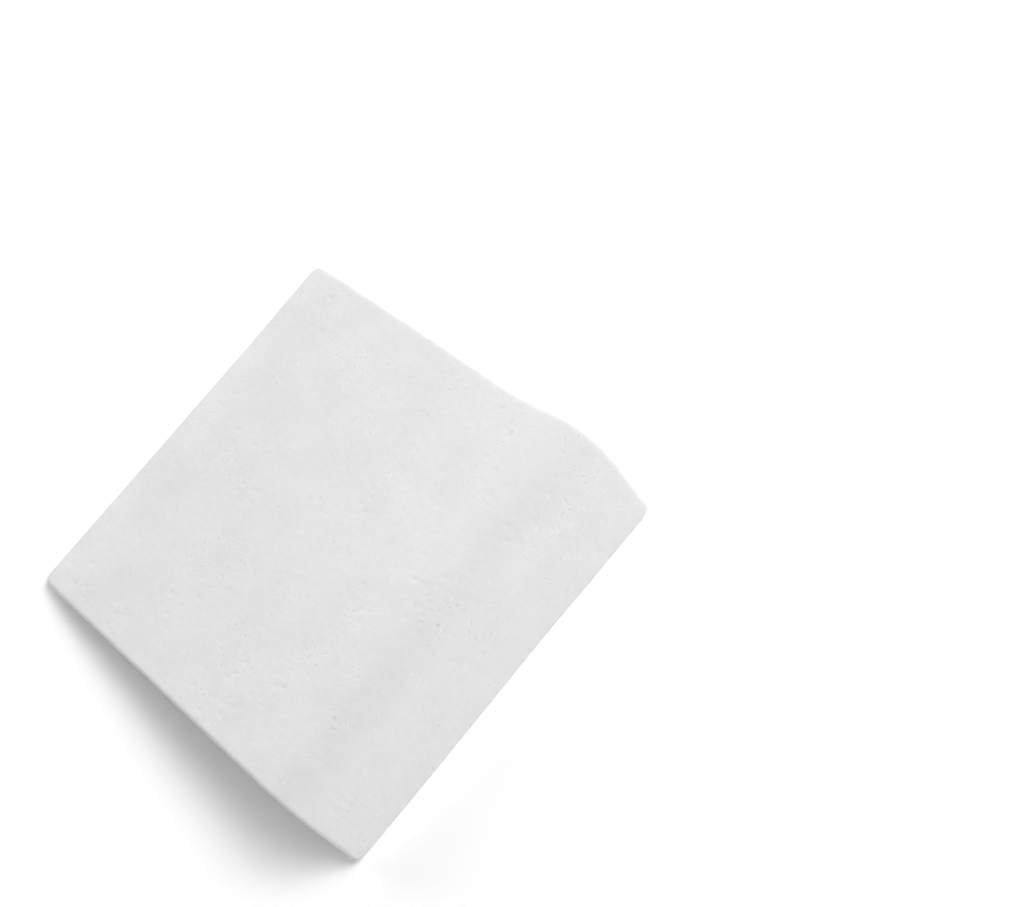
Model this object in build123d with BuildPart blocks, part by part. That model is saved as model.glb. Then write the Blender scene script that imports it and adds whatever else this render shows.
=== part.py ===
"""Foam packaging liner: one piece of soft closed-cell foam that has taken a set.

It lies as it comes to rest, crown up, on the soft rims of its two ends: the foot end,
which dips a little, and the flap, which is bent down from the panel to the surface.
X runs from the foot end to the flap, Y across the piece and Z up. The origin is on that
surface, under the middle of the piece.
"""

import os
from math import atan2, degrees, radians

from build123d import *

# The sheet, in millimetres.
WIDTH = 290.0  # across, along the straight lines that the bends leave
THICKNESS = 6.4
PANEL_LENGTH = 218.0  # the flat stretch between the two bends
FLAP_LENGTH = 45.0  # the straight stretch beyond the second bend
CORNER_RADIUS = 6.0  # the four corners, as seen on the face
RIM_RADIUS = 2.4  # the soft rim between each face and the cut edge

# The bends: radius at the middle of the thickness in millimetres, turn in degrees.
FOOT_RADIUS = 215.0
FOOT_TURN = 12.0
FLAP_RADIUS = 30.5
FLAP_TURN = 75.0

MID = THICKNESS / 2
STRETCHES = 4  # foot, panel, bend and flap, each with a face above and one below


def long_side(height, heading):
    """Draw the section's line that lies height above the middle of the thickness."""
    start = Vector(0, height).rotate(Axis.Z, heading)
    along = Vector(1, 0).rotate(Axis.Z, heading)
    foot = JernArc(start, along, FOOT_RADIUS + height, -FOOT_TURN)
    panel = Line(foot @ 1, foot @ 1 + (foot % 1) * PANEL_LENGTH)
    bend = JernArc(panel @ 1, panel % 1, FLAP_RADIUS + height, -FLAP_TURN)
    flap = Line(bend @ 1, bend @ 1 + (bend % 1) * FLAP_LENGTH)
    return foot, flap


# Drawn with its foot end level, the line that the two lower rims turn about slopes.
# The whole section is turned back by that slope, so that both rims touch the surface.
with BuildLine() as level:
    foot_line, flap_line = long_side(RIM_RADIUS - MID, 0)
foot_rim = foot_line @ 0 + (foot_line % 0) * RIM_RADIUS
flap_rim = flap_line @ 1 - (flap_line % 1) * RIM_RADIUS
slope = degrees(atan2(flap_rim.Y - foot_rim.Y, flap_rim.X - foot_rim.X))

with BuildPart() as sheet:
    with BuildSketch(Plane.XZ):
        with BuildLine():
            upper_foot, upper_flap = long_side(MID, -slope)
            lower_foot, lower_flap = long_side(-MID, -slope)
            Line(upper_foot @ 0, lower_foot @ 0)
            Line(upper_flap @ 1, lower_flap @ 1)
        make_face()
    extrude(amount=WIDTH / 2, both=True)
    corners = sheet.edges().filter_by(lambda edge: abs(edge.length - THICKNESS) < 0.01)
    fillet(corners, CORNER_RADIUS)
    cut_edges = sheet.faces().sort_by(SortBy.AREA)[: -2 * STRETCHES]
    rims = cut_edges.edges().filter_by(lambda edge: abs(edge.length - THICKNESS) > 0.01)
    fillet(rims, RIM_RADIUS)

# The rims' lowest lines come down to the surface, and the middle over the origin.
bounds = sheet.part.bounding_box()
with BuildPart() as foam_liner:
    with Locations((-bounds.center().X, 0, -bounds.min.Z)):
        add(sheet.part)

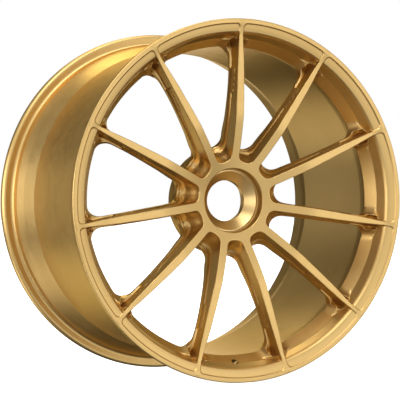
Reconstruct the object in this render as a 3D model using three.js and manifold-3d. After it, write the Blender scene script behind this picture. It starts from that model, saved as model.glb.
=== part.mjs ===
// Forged centre-lock racing wheel, 21 x 12 inch, eleven spokes. Millimetres, +Z up.
// The wheel turns about Y: -Y is the outer side, +Y the vehicle side, and the origin lies
// on the axis halfway between the two flanges. Outlines are lists of [radius, depth], where
// depth runs from the front plane of the rim towards the vehicle.
import * as THREE from "three";
import { mergeVertices } from "three/addons/utils/BufferGeometryUtils.js";
import Module from "manifold-3d";

const wasm = await Module();
wasm.setup();

// ---- driving sizes ----
const RIM_R = 284.2; // outside of the flanges: a 21 inch bead seat and 17.5 mm flanges
const FLANGE_H = 17.5; // flange over bead seat
const RIM_W = 330.8; // overall width: 12 inch between the flanges and two flange widths
const FLANGE_W = 13;
const BARREL_DROP = 32.2; // from the flanges in to the outside of the barrel
const WALL = 4.6; // barrel wall
const SPOKES = 11;
const SPOKE_W = 13; // spoke face, from the hub to two thirds of its length
const SHOULDER_W = 3.3; // how far the shoulder stands out on each side of a spoke
const GAP = 0.3; // clearance between neighbouring pieces

// ---- centre: nut seat, spigot bore and drive pins ----
const HUB_DEPTH = 33.1; // front edge of the centre bore
const COUNTER_R = 50.6; // counterbore for the centre nut
const COUNTER_LEN = 15.9;
const GROOVE = { deep: 1, at: 7, w: 2 }; // retaining groove in the counterbore
const SEAT_STEP = 1.8; // counterbore over the pressed-in nut seat ring
const SEAT_LEN = 23.4;
const SEAT_EDGE = 2; // flat front edge of the seat ring, round its cone
const CONE_LEN = 14.4; // 45 degree cone that centres the nut
const SEAT_REST = 5.3; // step behind the seat ring
const BUSH_R = 12; // drive pin bushes
const BUSH_WALL = 3.5;
const BUSH_LEN = 20;
const PINS = 5;
const PIN_WALL = 9.5; // metal between the spigot bore and the bushes
const PAD_WALL = 9.6; // metal outside the bushes
const PAD_FLOOR = 6; // metal between the nut seat ring and the bush sockets
const RELIEF = { r: 9, depth: 14 }; // lightening pockets between the drive pins

// ---- windows at the hub ----
const COUNTER_WALL = 11.4; // metal between the counterbore and the windows
const POCKET_FILLET = 8;
const STUB_LEN = 2.7; // root of each spoke that stays on the hub

// ---- valve hole ----
const VALVE = { d: 11.4, tilt: 27, in: 31.2, depth: 28.4, cut: 60 };

// ---- derived ----
const FRONT = -RIM_W / 2;
const BEAD_R = RIM_R - FLANGE_H;
const BARREL_R = RIM_R - BARREL_DROP;
const INNER_R = BARREL_R - WALL;
const SEAT_R = COUNTER_R - SEAT_STEP;
const CONE_R = SEAT_R - SEAT_EDGE;
const SEAT_BORE_R = CONE_R - CONE_LEN;
const BORE_R = SEAT_R - SEAT_REST; // spigot bore in the mounting face
const PIN_CIRCLE_R = BORE_R + PIN_WALL + BUSH_R;
const HUB_R = PIN_CIRCLE_R + BUSH_R + PAD_WALL; // widest part of the hub drum
const STUB_R = HUB_R + STUB_LEN; // cut between the hub and each spoke
const POCKET_END_R = COUNTER_R + COUNTER_WALL; // inner end of the windows in the front face
const SEAT_AT = HUB_DEPTH + COUNTER_LEN;
const SEAT_BACK = SEAT_AT + SEAT_LEN;
const MOUNT_DEPTH = SEAT_BACK + PAD_FLOOR + BUSH_LEN; // mounting face, 67 mm ahead of the middle
const PITCH = (2 * Math.PI) / SPOKES;
const AROUND = 8 * SPOKES; // facets round the rim
const HUB_AROUND = 4 * SPOKES;
const BORE_AROUND = 44;

// ---- outlines ----
// The inner face of the front lip, from the raised ring to the barrel. The spokes end on it.
const LIP_FACE = [
  [RIM_R - 6.6, 0.6],
  [RIM_R - 8.4, 2.6],
  [RIM_R - 19.3, 5.4],
  [RIM_R - 22.7, 9.1],
  [RIM_R - 28.4, 26.1],
  [RIM_R - 40.5, 45.3],
  [RIM_R - 38.2, 54],
  [INNER_R, 66],
];
const LEDGE = LIP_FACE[5]; // sharp inner edge of the sloping ledge
const LIP_END = LIP_FACE[7]; // joint of the lip and the barrel
const TAIL = 84; // joint of the barrel and the rear flange, ahead of the rear plane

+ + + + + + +

GIVEN PROBLEM | Set down all of the records shown above once more, exactly.

SOLUTION TO THE EXERCISE |
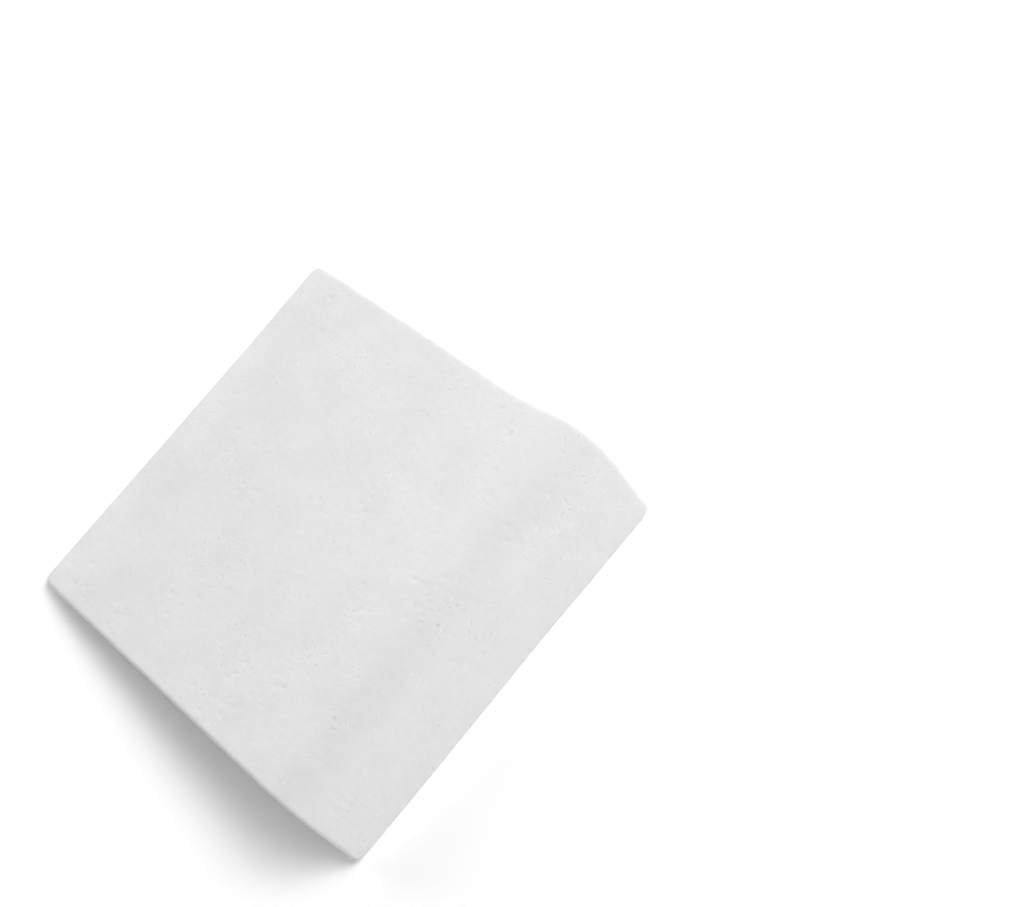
Model this object in build123d with BuildPart blocks, part by part. That model is saved as model.glb. Then write the Blender scene script that imports it and adds whatever else this render shows.
=== part.py ===
"""Foam packaging liner: one piece of soft closed-cell foam that has taken a set.

It lies as it comes to rest, crown up, on the soft rims of its two ends: the foot end,
which dips a little, and the flap, which is bent down from the panel to the surface.
X runs from the foot end to the flap, Y across the piece and Z up. The origin is on that
surface, under the middle of the piece.
"""

import os
from math import atan2, degrees, radians

from build123d import *

# The sheet, in millimetres.
WIDTH = 290.0  # across, along the straight lines that the bends leave
THICKNESS = 6.4
PANEL_LENGTH = 218.0  # the flat stretch between the two bends
FLAP_LENGTH = 45.0  # the straight stretch beyond the second bend
CORNER_RADIUS = 6.0  # the four corners, as seen on the face
RIM_RADIUS = 2.4  # the soft rim between each face and the cut edge

# The bends: radius at the middle of the thickness in millimetres, turn in degrees.
FOOT_RADIUS = 215.0
FOOT_TURN = 12.0
FLAP_RADIUS = 30.5
FLAP_TURN = 75.0

MID = THICKNESS / 2
STRETCHES = 4  # foot, panel, bend and flap, each with a face above and one below


def long_side(height, heading):
    """Draw the section's line that lies height above the middle of the thickness."""
    start = Vector(0, height).rotate(Axis.Z, heading)
    along = Vector(1, 0).rotate(Axis.Z, heading)
    foot = JernArc(start, along, FOOT_RADIUS + height, -FOOT_TURN)
    panel = Line(foot @ 1, foot @ 1 + (foot % 1) * PANEL_LENGTH)
    bend = JernArc(panel @ 1, panel % 1, FLAP_RADIUS + height, -FLAP_TURN)
    flap = Line(bend @ 1, bend @ 1 + (bend % 1) * FLAP_LENGTH)
    return foot, flap


# Drawn with its foot end level, the line that the two lower rims turn about slopes.
# The whole section is turned back by that slope, so that both rims touch the surface.
with BuildLine() as level:
    foot_line, flap_line = long_side(RIM_RADIUS - MID, 0)
foot_rim = foot_line @ 0 + (foot_line % 0) * RIM_RADIUS
flap_rim = flap_line @ 1 - (flap_line % 1) * RIM_RADIUS
slope = degrees(atan2(flap_rim.Y - foot_rim.Y, flap_rim.X - foot_rim.X))

with BuildPart() as sheet:
    with BuildSketch(Plane.XZ):
        with BuildLine():
            upper_foot, upper_flap = long_side(MID, -slope)
            lower_foot, lower_flap = long_side(-MID, -slope)
            Line(upper_foot @ 0, lower_foot @ 0)
            Line(upper_flap @ 1, lower_flap @ 1)
        make_face()
    extrude(amount=WIDTH / 2, both=True)
    corners = sheet.edges().filter_by(lambda edge: abs(edge.length - THICKNESS) < 0.01)
    fillet(corners, CORNER_RADIUS)
    cut_edges = sheet.faces().sort_by(SortBy.AREA)[: -2 * STRETCHES]
    rims = cut_edges.edges().filter_by(lambda edge: abs(edge.length - THICKNESS) > 0.01)
    fillet(rims, RIM_RADIUS)

# The rims' lowest lines come down to the surface, and the middle over the origin.
bounds = sheet.part.bounding_box()
with BuildPart() as foam_liner:
    with Locations((-bounds.center().X, 0, -bounds.min.Z)):
        add(sheet.part)

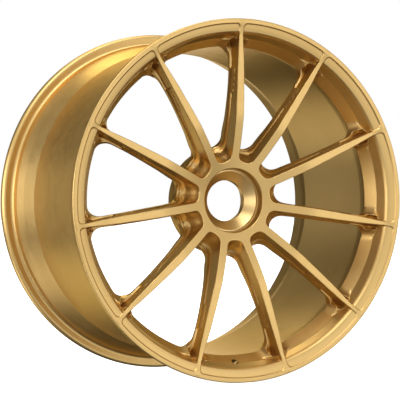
Reconstruct the object in this render as a 3D model using three.js and manifold-3d. After it, write the Blender scene script behind this picture. It starts from that model, saved as model.glb.
=== part.mjs ===
// Forged centre-lock racing wheel, 21 x 12 inch, eleven spokes. Millimetres, +Z up.
// The wheel turns about Y: -Y is the outer side, +Y the vehicle side, and the origin lies
// on the axis halfway between the two flanges. Outlines are lists of [radius, depth], where
// depth runs from the front plane of the rim towards the vehicle.
import * as THREE from "three";
import { mergeVertices } from "three/addons/utils/BufferGeometryUtils.js";
import Module from "manifold-3d";

const wasm = await Module();
wasm.setup();

// ---- driving sizes ----
const RIM_R = 284.2; // outside of the flanges: a 21 inch bead seat and 17.5 mm flanges
const FLANGE_H = 17.5; // flange over bead seat
const RIM_W = 330.8; // overall width: 12 inch between the flanges and two flange widths
const FLANGE_W = 13;
const BARREL_DROP = 32.2; // from the flanges in to the outside of the barrel
const WALL = 4.6; // barrel wall
const SPOKES = 11;
const SPOKE_W = 13; // spoke face, from the hub to two thirds of its length
const SHOULDER_W = 3.3; // how far the shoulder stands out on each side of a spoke
const GAP = 0.3; // clearance between neighbouring pieces

// ---- centre: nut seat, spigot bore and drive pins ----
const HUB_DEPTH = 33.1; // front edge of the centre bore
const COUNTER_R = 50.6; // counterbore for the centre nut
const COUNTER_LEN = 15.9;
const GROOVE = { deep: 1, at: 7, w: 2 }; // retaining groove in the counterbore
const SEAT_STEP = 1.8; // counterbore over the pressed-in nut seat ring
const SEAT_LEN = 23.4;
const SEAT_EDGE = 2; // flat front edge of the seat ring, round its cone
const CONE_LEN = 14.4; // 45 degree cone that centres the nut
const SEAT_REST = 5.3; // step behind the seat ring
const BUSH_R = 12; // drive pin bushes
const BUSH_WALL = 3.5;
const BUSH_LEN = 20;
const PINS = 5;
const PIN_WALL = 9.5; // metal between the spigot bore and the bushes
const PAD_WALL = 9.6; // metal outside the bushes
const PAD_FLOOR = 6; // metal between the nut seat ring and the bush sockets
const RELIEF = { r: 9, depth: 14 }; // lightening pockets between the drive pins

// ---- windows at the hub ----
const COUNTER_WALL = 11.4; // metal between the counterbore and the windows
const POCKET_FILLET = 8;
const STUB_LEN = 2.7; // root of each spoke that stays on the hub

// ---- valve hole ----
const VALVE = { d: 11.4, tilt: 27, in: 31.2, depth: 28.4, cut: 60 };

// ---- derived ----
const FRONT = -RIM_W / 2;
const BEAD_R = RIM_R - FLANGE_H;
const BARREL_R = RIM_R - BARREL_DROP;
const INNER_R = BARREL_R - WALL;
const SEAT_R = COUNTER_R - SEAT_STEP;
const CONE_R = SEAT_R - SEAT_EDGE;
const SEAT_BORE_R = CONE_R - CONE_LEN;
const BORE_R = SEAT_R - SEAT_REST; // spigot bore in the mounting face
const PIN_CIRCLE_R = BORE_R + PIN_WALL + BUSH_R;
const HUB_R = PIN_CIRCLE_R + BUSH_R + PAD_WALL; // widest part of the hub drum
const STUB_R = HUB_R + STUB_LEN; // cut between the hub and each spoke
const POCKET_END_R = COUNTER_R + COUNTER_WALL; // inner end of the windows in the front face
const SEAT_AT = HUB_DEPTH + COUNTER_LEN;
const SEAT_BACK = SEAT_AT + SEAT_LEN;
const MOUNT_DEPTH = SEAT_BACK + PAD_FLOOR + BUSH_LEN; // mounting face, 67 mm ahead of the middle
const PITCH = (2 * Math.PI) / SPOKES;
const AROUND = 8 * SPOKES; // facets round the rim
const HUB_AROUND = 4 * SPOKES;
const BORE_AROUND = 44;

// ---- outlines ----
// The inner face of the front lip, from the raised ring to the barrel. The spokes end on it.
const LIP_FACE = [
  [RIM_R - 6.6, 0.6],
  [RIM_R - 8.4, 2.6],
  [RIM_R - 19.3, 5.4],
  [RIM_R - 22.7, 9.1],
  [RIM_R - 28.4, 26.1],
  [RIM_R - 40.5, 45.3],
  [RIM_R - 38.2, 54],
  [INNER_R, 66],
];
const LEDGE = LIP_FACE[5]; // sharp inner edge of the sloping ledge
const LIP_END = LIP_FACE[7]; // joint of the lip and the barrel
const TAIL = 84; // joint of the barrel and the rear flange, ahead of the rear plane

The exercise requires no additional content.